GENERALIZED NUMERICAL-SOLUTION OF THE HEAT-CONDUCTION PROBLEM IN SOLIDS OF DIVERSE CONFIGURATION UNDERGOING CONVECTIVE COOLING

A numerical solution has been obtained for a very general thermophysical problem including a large number of heat conduction cases. An inhomogeneous partial differential equation of thermal conduction has been integrated by means of the finite-difference method. Inhomogeneous third-kind boundary conditions and an initial condition expressing a spatial unevenness of the temperature are applied to different geometries of the body. A mathematical model has been developed for determining the unsteady-state temperature field and the duration of the cooling (or heating) of solids of different configurations by using a universal approach.
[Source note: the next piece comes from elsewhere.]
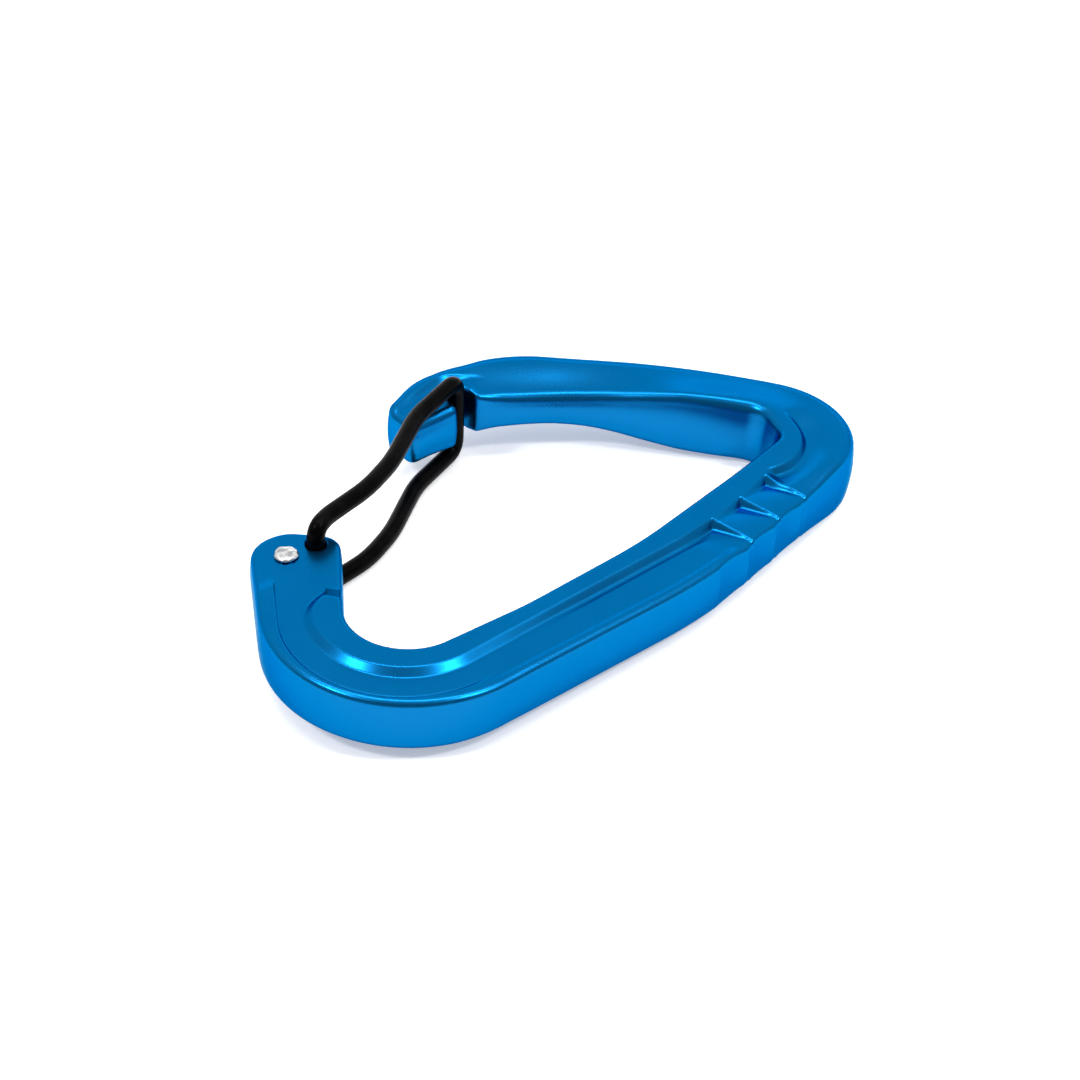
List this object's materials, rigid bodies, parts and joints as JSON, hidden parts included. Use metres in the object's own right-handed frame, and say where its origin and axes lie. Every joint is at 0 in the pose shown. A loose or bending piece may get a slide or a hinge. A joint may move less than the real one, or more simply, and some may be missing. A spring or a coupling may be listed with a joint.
{
  "type": "wire-gate carabiner",
  "caption": "Offset D-shaped climbing carabiner with a forged alloy frame, a hooked nose, thumb ridges on the spine and a sprung bent-wire gate.",
  "frame": {"origin": "middle of the underside of the bounding box, with the frame's mid-plane level", "axes": "+X along the spine towards the wide basket end, +Y from the spine to the gate side, +Z through the thickness"},
  "size_m": [0.097, 0.061, 0.0148],
  "materials": {
    "anodised_frame": "satin blue anodised",
    "gate_wire": "semi-gloss black coated spring wire",
    "peened_end": "bare steel, hammered"
  },
  "bodies": {
    "frame": {"forged_body": "anodised_frame"},
    "gate": {"gate_wire": "gate_wire"},
    "gate_lower_end": {"gate_lower_end": "peened_end"}
  },
  "joints": [
    {"name": "gate_hinge", "type": "hinge", "parent": "frame", "child": "gate", "pos_m": [-0.03145, 0.00655, 0.0074], "axis": [0, 0, -1], "range_deg": [0, 58], "stiffness_Nm_per_rad": 0.12, "springref_deg": -45.84},
    {"name": "lower_end_turn", "type": "hinge", "parent": "frame", "child": "gate_lower_end", "pos_m": [-0.03605, 0.00675, 0.0074], "axis": [0, 0, -1], "range_deg": [0, 58]}
  ],
  "couplings": [
    {"joint": "lower_end_turn", "follows": "gate_hinge", "ratio": 1}
  ]
}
The three classical one-dimensional bodies (infinite slab, infinite cylinder and sphere) are studied, as well as various complicated multidimensional solids by using a rational approach for reducing the multidimensional problem to a one-dimensional one. (As has been accepted in heat-transfer theory, an m-dimensional solid (m = 1,2,3) means a body with an m-dimensional temperature field.) The initial temperature distribution and the ambient fluid temperature have been considered as arbitrary functions of the variable of space and time, respectively. Moreover, the volumetric specific power of the internal heat source is an arbitrary function of the spatial coordinate and time. An effective algorithm intended for numerical simulation software has been proposed. The model can also be applied to other physical transfer processes having mathematical descriptions analogous to that of heat conduction (molecular diffusion, etc.).